Oratoria
Demóstenes (384-322 a. C.), el orador más grande de todos los tiempos,
no nació con tal virtud. Era achacoso, enclenque, ceceaba al hablar, poseía una
timidez casi patológica para hablar frente a la gente; pero determinó ser un
gran orador para completar su fama de guerrero y de estadista.
Practicó de mil formas y con muchos esfuerzos.
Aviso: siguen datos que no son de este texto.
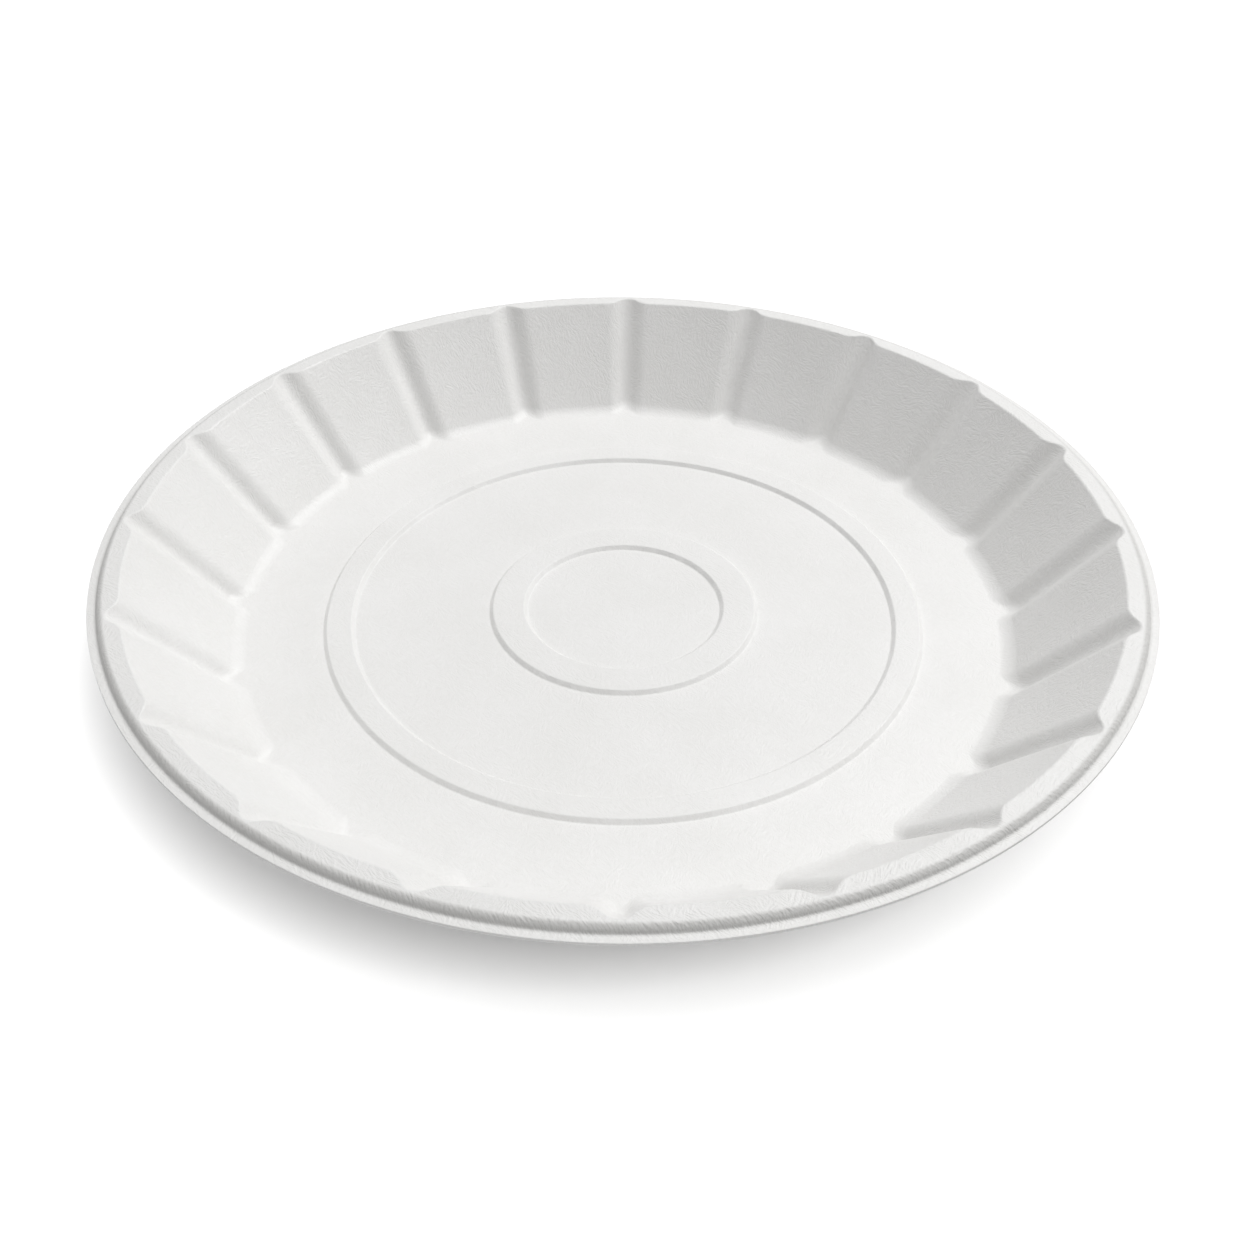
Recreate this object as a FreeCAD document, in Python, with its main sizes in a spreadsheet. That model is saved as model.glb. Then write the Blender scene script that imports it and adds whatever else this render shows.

Construía retóricas, se
encerraba en habitaciones para ensayar discursos, acostumbraba ir a las orillas
del mar para lanzar sus elocuentes peroratas de tal forma que silenciaba a las
olas y al bullicio de las aves y así agrandaba sus pulmones, frecuentaba a los
ríos para ver en el reflejo de sus tranquilas aguas los gestos de sus
alocuciones, chancaba piedras en pedacitos y con ellos hacía gárgaras para
timbrar y alzar su voz.
A propósito de la oratoria, el genial peruano Sofocleto (el recordado escritor de humor Luis
Felipe Angell de Lama 1926-2004), que en honor al gran Sófocles adoptó tal
exitoso apelativo, decía categóricamente que “la oratoria es el arte de no decir
nada; pero diciéndolo con mucho énfasis”.
Naturalmente que uno de los requisitos (secretos) elementales del buen
orador es perderle miedo a hablar en público; pero, “la mente es una cosa
maravillosa que comienza a funcionar desde el primer minuto en que nacemos y no
se detiene sino hasta que nos disponemos a hablar en público” (anónimo). Si te
nubla la memoria por miedo al público, adiós a tu discurso.